Mas os políticos são mestres em dar a volta. Um dos aspectos mais interessantes do processo de Bolonha é o da sua muito maior amplitude, em relação à UE, embora essa diferença tenha sido relativamente esbatida com o recente alargamento da UE. Mas a burocracia de Bruxelas é capaz de aceitar isto? Um sinal óbvio é a tendência recente para associar o processo de Bolonha à estratégia de Lisboa, nas mãos comunitárias.  Outro, mais preocupante, porque mais prático, é o de controlar a avaliação e a acreditação. A bem intencionada ENQA é muito capaz de soçobrar perante as tentativas bruxelenses de controlar o processo de acreditação da educação superior europeia. Tudo isto é uma apropriação comunitária ilegítima, porque a educação superior não é matéria dos tratados europeus, mesmo que tudo isto venha disfarçado com o aparentemente flexível “open method of coordination (OMC)”.

Pode mesmo haver grandes riscos de confusão, com trabalhos paralelos incoerentes ou mesmo contraditórios. É aconselhável que se vá acompanhando criticamente o projecto comunitário “Implementation of Education and Training 2010 – Work Programme”.

No entanto, com tudo isto, o processo de Bolonha é um sucesso indiscutível. Vale a pena reflectir porquê, para extrairmos as principais virtualidades e as aproveitarmos plenamente. Alguns factores são de natureza política e provavelmente secundária. É um processo alargado, isento da contaminação dos juízos, preconceituosos ou não, em relação à burocracia comunitária; é um processo consensual, não só entre governos mas também entre partes interessadas, tem dado grande importância à contribuição das universidades (nomeadamente precedendo as reuniões ministeriais das convenções universitárias, Salamanca, Graz, Glasgow) e das associações nacionais e europeias de estudantes.

Mais importante me parece o factor de fundo. Bolonha foi o motor-pretexto para as universidades finalmente se defrontarem corajosamente com uma crise larvar de muitos anos, manifesta, principalmente, nas consequências da massificação, no insucesso escolar, na desvalorização do título universitário pelo mercado de trabalho e, até, em alguma degradação científica face aos EUA.
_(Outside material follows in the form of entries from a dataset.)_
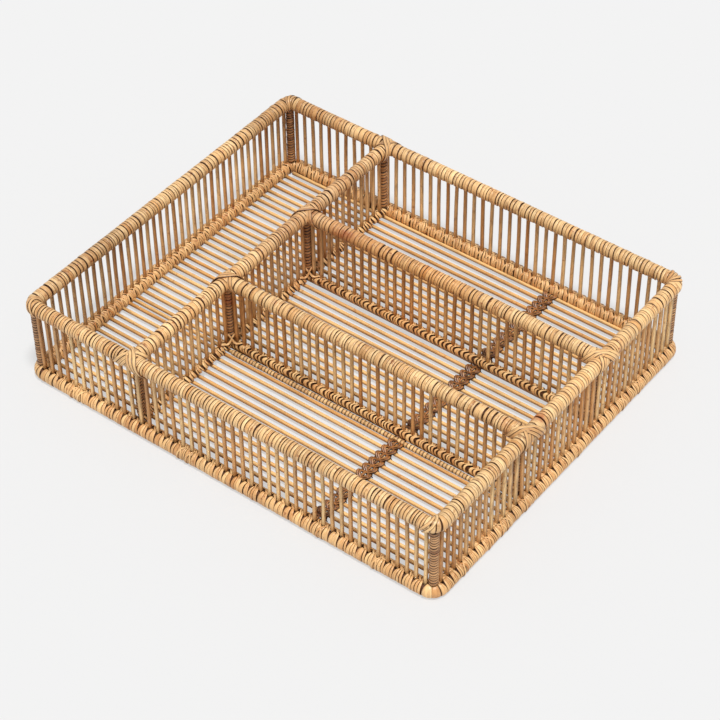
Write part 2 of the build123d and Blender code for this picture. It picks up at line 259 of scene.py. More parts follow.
# Floor tie: loops over each rod. Each point has its place along the rod, across it, and its height
# over the upper side of the tie, or None where it is down between the rods.
LOOP_PLACES = (-4.2, 0.0, 4.2)
LOOP_POINTS = (
    (-1.0, -3.2, None),
    (-0.5, -2.0, -0.8),
    (0.0, 0.0, 0.25),
    (0.5, 2.0, -0.8),
    (1.0, 3.2, None),
)
LOOP_FACES = ((0, -1, 0.2), (0, -0.8, 0.8), (0, 0, 1), (0, 0.8, 0.8), (0, 1, 0.2))
LOOP_BOTTOM = 1.0
LOOP_WIDTH = 2.4
LOOP_CANE = 0.7

# Darker stains in the cane: place, reach, and strength
STAINS = (
    ((200.0, -33.0, 82.0), 9.0, 1.0),
    ((183.0, -55.0, 82.0), 9.0, 0.8),
    ((-50.0, 50.0, 82.0), 11.0, 1.0),
    ((-38.0, -52.0, 82.0), 5.0, 0.8),
    ((-92.0, -52.0, 60.0), 9.0, 0.9),
)

# Painted shade over a longer stretch, partly redder cane: place, reach, and tint
PAINTED_SHADE_AND_TINT = (
    ((-200.0, -105.0, 78.0), 80.0, (0.75, 0.72, 0.7)),
    ((-190.0, 150.0, 78.0), 60.0, (0.73, 0.66, 0.6)),
    ((-92.0, 65.0, 78.0), 90.0, (0.82, 0.76, 0.76)),
    ((15.0, 54.0, 78.0), 85.0, (0.9, 0.76, 0.62)),
)

# How a stain and a stretch of painted shade fade: value at the middle before it is cut to 1, and fall
# over the reach
STAIN_FADE = (1.4, 1.0)
SHADE_AND_TINT_FADE = (2.0, 1.8)


def node_box(node):
    """Lowest and highest corner of a node, in millimetres."""
    low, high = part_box(node)
    return np.array(low) / MM, np.array(high) / MM


def bar_places(node, axis):
    """Lowest and highest corner of each bar of a node, in order along one axis."""
    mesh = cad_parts[node].data
    flat = np.zeros(len(mesh.vertices) * 3)
    mesh.vertices.foreach_get("co", flat)
    points = flat.reshape(-1, 3) / MM
    order = points[np.argsort(points[:, axis])]
    cuts = np.where(np.diff(order[:, axis]) > BAR_GAP)[0] + 1
    return [(bar.min(0), bar.max(0)) for bar in np.split(order, cuts)]


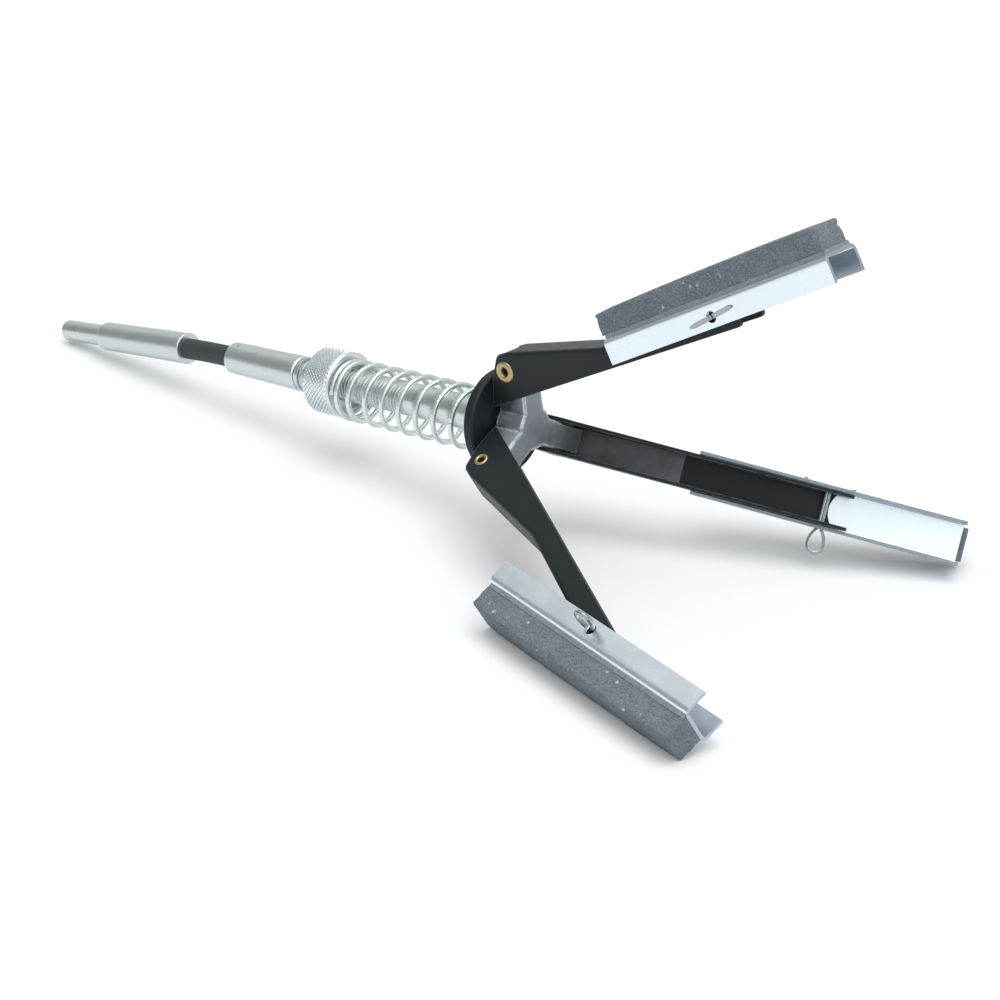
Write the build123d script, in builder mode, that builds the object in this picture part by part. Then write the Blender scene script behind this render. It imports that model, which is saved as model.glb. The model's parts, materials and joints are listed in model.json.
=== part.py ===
"""A three-stone engine cylinder hone, lying on a table on its drive shank and its two lower stones.

The pieces are drawn about the tool's own axis: X runs forward along it, from the shank to the
stones, and the three arms are pivoted round it in the plane x = 0. At the end the whole tool is
laid on the table, which is the plane z = 0.
"""
from build123d import *
from math import cos, radians, sin, tan
import os

os.makedirs("parts", exist_ok=True)

# Fits and gaps between pieces
running_fit = 0.1
press_gap = 0.01
face_gap = 0.2

# Drive end
shank_radius = 3.6
shank_length = 22.3
shank_tail = 14.0
shank_tail_radius = 3.2
shank_rounding = 1.2
ferrule_length = 45.0
ferrule_rear_radius = 4.8
ferrule_front_radius = 5.15
ferrule_rounding = 1.1
ferrule_lip = 0.4
ferrule_cover = 24.0
crimp_radius = 1.1
crimp_depth = 0.45
crimp_inset = 10.2

# Flexible shaft, which sags a little between its two sleeves
flexible_radius = 3.4
flexible_length = 23.5
flexible_sag = 3.2
sleeve_cover = 15.0

# Front sleeve
sleeve_length = 32.8
sleeve_rear_radius = 5.05
sleeve_front_radius = 5.5
sleeve_chamfer = 0.4
sleeve_flat_length = 11.0
sleeve_flat_inset = 2.5
sleeve_flat_depth = 0.5

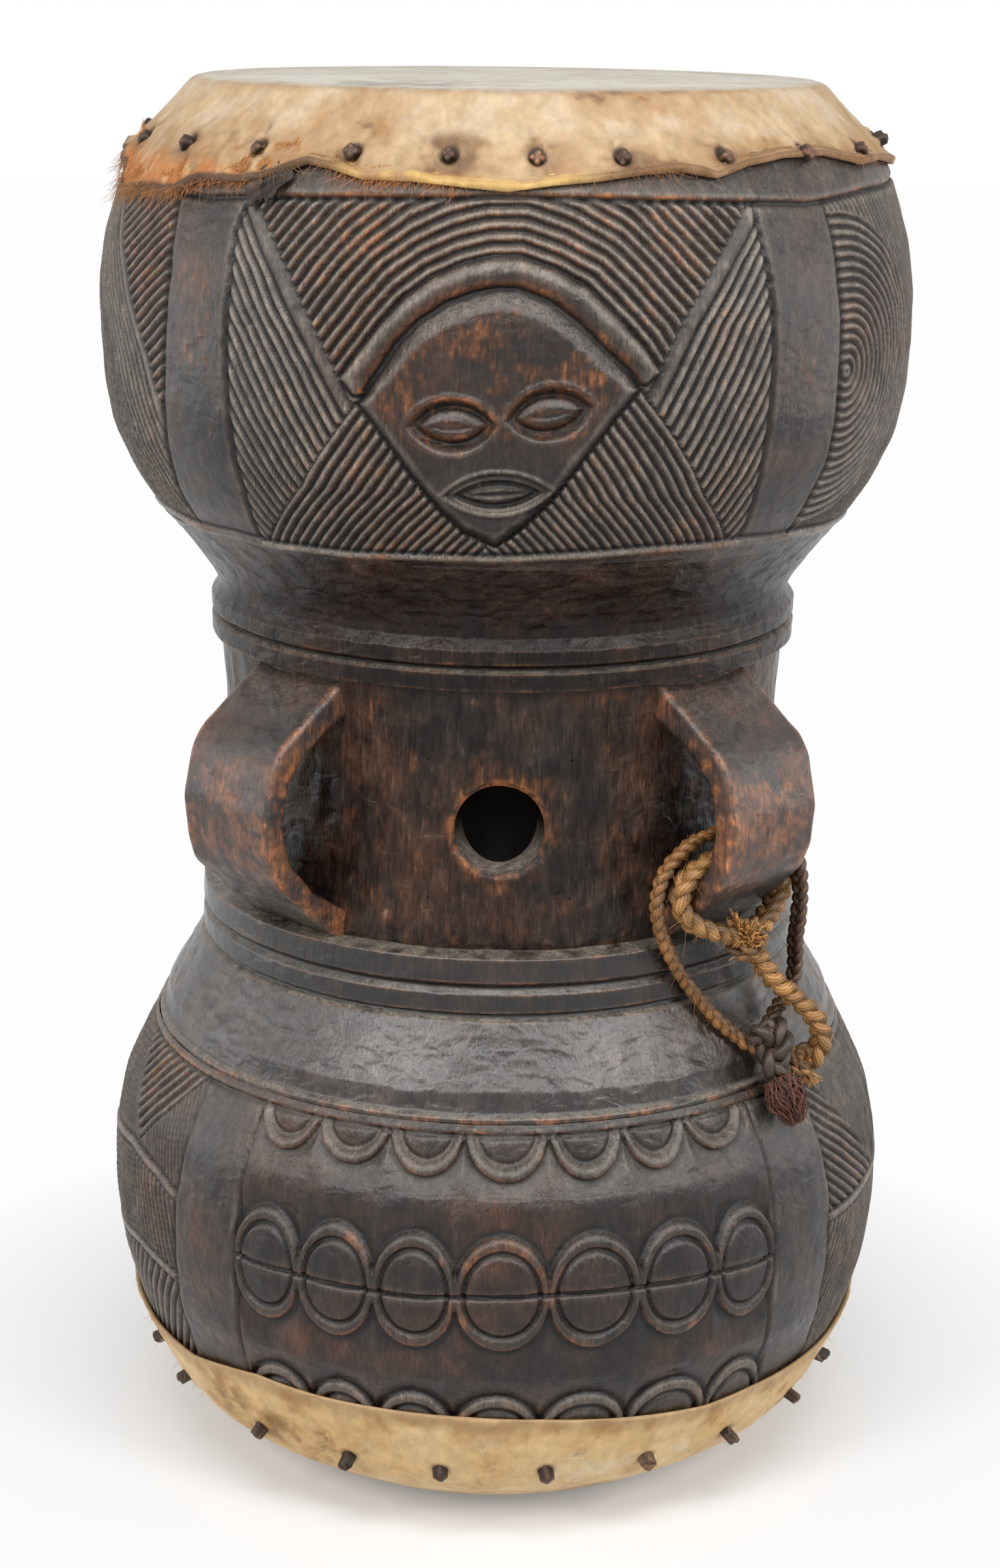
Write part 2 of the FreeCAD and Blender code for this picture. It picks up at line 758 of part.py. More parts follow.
def carved_log():
    """The whole log: blank, sunk fields, mask, handles and sound hole."""
    mouth_place = (0, upper_level(mouth_height_share))
    hollows = [(eye_width, eye_height, *place) for place in eye_places()]
    hollows.append((mouth_width, mouth_height, *mouth_place))
    log = log_blank().cut(carved_fields())
    log = log.cut([pocket(*hollow) for hollow in hollows])
    handles = [handle(angle) for angle in (-handle_angle, handle_angle, 180 - handle_angle, 180 + handle_angle)]
    return log.fuse([bean(*hollow) for hollow in hollows] + handles).cut(sound_hole())


def build():
    """All the drum's pieces by name."""
    pieces = pegs()
    peg_solids = list(pieces.values())
    log = carved_log()
    pieces["drum_body"] = log.cut(peg_solids)
    pieces["top_skin"] = top_skin().cut(peg_solids)
    pieces["bottom_skin"] = bottom_skin().cut(peg_solids)
    pieces["hide_scrap"] = scrap().cut(log)
    pieces.update(rope_pieces())
    return pieces


def main():
    os.makedirs("parts", exist_ok=True)
    for name, shape in build().items():
        shape.exportStep(f"parts/{name}.step")
        print(name, len(shape.Solids), shape.isValid(), round(shape.Volume))


main()
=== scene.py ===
import math

import bpy
import numpy as np
from mathutils import Matrix, Vector


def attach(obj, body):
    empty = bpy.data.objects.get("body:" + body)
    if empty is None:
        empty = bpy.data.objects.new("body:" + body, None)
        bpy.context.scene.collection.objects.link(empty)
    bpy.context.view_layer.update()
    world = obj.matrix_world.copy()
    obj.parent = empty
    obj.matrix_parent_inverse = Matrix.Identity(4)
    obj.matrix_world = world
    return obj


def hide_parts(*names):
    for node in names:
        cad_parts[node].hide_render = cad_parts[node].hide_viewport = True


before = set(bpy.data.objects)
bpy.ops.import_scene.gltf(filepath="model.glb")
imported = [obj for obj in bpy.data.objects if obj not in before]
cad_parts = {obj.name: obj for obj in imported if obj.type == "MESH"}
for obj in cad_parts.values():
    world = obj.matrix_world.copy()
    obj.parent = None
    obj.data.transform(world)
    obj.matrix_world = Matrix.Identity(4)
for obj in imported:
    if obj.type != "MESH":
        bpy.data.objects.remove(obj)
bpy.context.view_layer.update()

scene = bpy.context.scene
MM = 0.001

# Camera
CAMERA_PLACE = (0.0, -1.2414, 0.6524)
CAMERA_DOWN, CAMERA_ROLL = math.radians(90 - 15.92), 0.0128

camera = bpy.data.objects.new("camera", bpy.data.cameras.new("camera"))
scene.collection.objects.link(camera)
camera.data.sensor_width = 36.0
camera.data.lens = 65.54
camera.data.clip_start = 0.05
camera.data.clip_end = 30.0
camera.matrix_world = (
    Matrix.Translation(CAMERA_PLACE)
    @ Matrix.Rotation(CAMERA_DOWN, 4, "X")
    @ Matrix.Rotation(CAMERA_ROLL, 4, "Z")
)
scene.camera = camera


# Noise and fields
def lattice(ix, iy, iz, seed):
    """A fixed number from -1 to 1 for each whole-number point."""
    n = ix * 374761393 + iy * 668265263 + iz * 974634777 + seed * 144269504
    n &= 0xFFFFFFFF
    n = ((n ^ (n >> 13)) * 1274126177) & 0xFFFFFFFF
    return ((n ^ (n >> 16)) & 0xFFFFFF) / 8388607.5 - 1.0


def noise(p, scale, seed=0):
    """Value noise from -1 to 1 at points p in mm, with features about scale mm across."""
    q = np.asarray(p) / scale
    i = np.floor(q).astype(np.int64)
    f = q - i
    f = f * f * (3 - 2 * f)
    x, y, z = i[..., 0], i[..., 1], i[..., 2]
    fx, fy, fz = f[..., 0], f[..., 1], f[..., 2]
    total = 0
    for dx in (0, 1):
        for dy in (0, 1):
            for dz in (0, 1):
                w = (fx if dx else 1 - fx) * (fy if dy else 1 - fy) * (fz if dz else 1 - fz)
                total = total + w * lattice(x + dx, y + dy, z + dz, seed)
    return total


def clouds(p, scale, seed=0, octaves=3):
    total, size, weight = 0, 1.0, 1.0
    for k in range(octaves):
        total = total + weight * noise(p, scale * size, seed + 17 * k)
        size *= 0.5
        weight *= 0.55
    return total / 1.6


def facets(p, cell, seed=0):
    """Shallow scoops that a hand tool leaves: 0 at their middles, 1 on the crests between them."""
    q = np.asarray(p) / cell
    i = np.floor(q).astype(np.int64)
    best = np.full(q.shape[:-1], 9.0)
    second = best.copy()
    for dx in (-1, 0, 1):
        for dy in (-1, 0, 1):
            for dz in (-1, 0, 1):
                c = i + (dx, dy, dz)
                d = 0
                for k in range(3):
                    spot = c[..., k] + 0.5 + 0.42 * lattice(c[..., 0], c[..., 1], c[..., 2], seed + 31 * k)
                    d = d + (q[..., k] - spot) ** 2
                second = np.where(d < best, best, np.minimum(second, d))
                best = np.minimum(best, d)
    return np.sqrt(best) / (np.sqrt(second) + 1e-6)


def smooth(x, lo=0.0, hi=1.0):
    """Soft step: 0 up to lo, 1 from hi on."""
    t = np.clip((x - lo) / (hi - lo), 0, 1)
    return t * t * (3 - 2 * t)


def bell(x, width, power=2):
    """1 at x = 0, falling off over width each way."""
    return np.exp(-(x / width) ** power)


def dome(x):
    """Round shoulder: 0 at x = 0, 1 from x = 1 on."""
    return np.sqrt(np.clip(x, 0, 1))


def blur(a, n, wrap=False):
    """Box blur over 2n+1 samples each way."""
    for axis in (0, 1):
        pad = [(0, 0), (0, 0)]
        pad[axis] = (n + 1, n)
        c = np.cumsum(np.pad(a, pad, mode="wrap" if wrap and axis else "edge"), axis=axis)
        size = a.shape[axis]
        a = (np.take(c, range(2 * n + 1, size + 2 * n + 1), axis) - np.take(c, range(size), axis)) / (2 * n + 1)
    return a


def mix(a, b, t):
    t = np.clip(t, 0, 1)[..., None]
    return a * (1 - t) + b * t


def choose(default, *cases):
    """default, overruled by each (where, value) in turn."""
    for where, value in cases:
        default = np.where(where, value, default)
    return default


def run_of(points):
    """Length run along a line to each of its points."""
    steps = np.diff(points, axis=0)
    size = np.hypot(*steps.T) if steps.shape[1] == 2 else np.linalg.norm(steps, axis=1)
    return np.concatenate([[0], np.cumsum(size)])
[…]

No fundo, está o progressivo desfasamento da inerte educação superior europeia em relação aos desafios da sociedade do conhecimento. Numa época de preservação dos recursos e de volatilidade das tecnologias, a vantagem competitiva deixou de ser o capital fixo e a força de produção. O único factor permanente de riqueza é o homem, a sua capacidade intelectual e o seu conhecimento. É o capital humano, essencialmente caracterizado pela formação científica e técnica sólida, pelo sentido da inovação, pela rapidez e eficácia da adaptação. É aqui que acerta em cheio no alvo o paradigma de Bolonha: as competências são mais importantes do que a informação.

O trabalho na economia do conhecimento mudou radicalmente, anunciando o pós-taylorismo. Acaba a linha de produção, em que cada técnico superior tinha um lugar definido, bastando apenas actualizar-se tecnologicamente. O trabalho hoje caracteriza-se por inovação, organização por projectos, interdisciplinaridade, menor importância da especialização na divisão do trabalho, flexibilidade, hierarquia não rígida.

É neste contexto que se definem as competências inerentes ao paradigma de Bolonha: capacidade de inovação e adaptação, mentalidade de rigor e crítica, capacidade de raciocínio analítico e sintético, valorização do “emergente” em relação ao “autorizado”, numeracia e domínio das TI, capacidade de aprendizagem permanente, capacidade comunicacional, responsabilidade social.

Também não é alheio a isto o modelo em três ciclos. Eles correspondem a três níveis distintos do novo trabalho de projectos interdisciplinares. Primeiro, o de direcção. Exige liderança, grande sentido da inovação, promoção da colaboração e, consequentemente, ampla formação científica e técnica. É o nível do doutoramento e do mestrado. Segundo, o da participação criativa na concepção. Maior domínio especializado, mas em banda larga que permita o dialogo com a equipa, capacidade de interacção. É o nível da nova licenciatura. Mas, concebido o iPod, é preciso que alguém o fabrique bem, com soldaduras impecáveis e excelente desenho de circuitos impressos, com grande “know how”. É o nível descurado no processo de Bolonha, do ensino terciário pré-grau, dos nossos invisíveis CET. Já alguém estudou bem, entre nós, a experiência dos “community colleges” e dos “colleges for further education”?

Até agora, tudo parece indicar que sou devedor de Bolonha, embora de uma Bolonha re-revisitada. No entanto, fica-me uma provocação: porque é que o sistema americano de educação superior se “está nas tintas” para Bolonha? Porque é que Oxbridge pensa, sobranceiramente, que Bolonha é um pechisbeque do seu próprio sistema?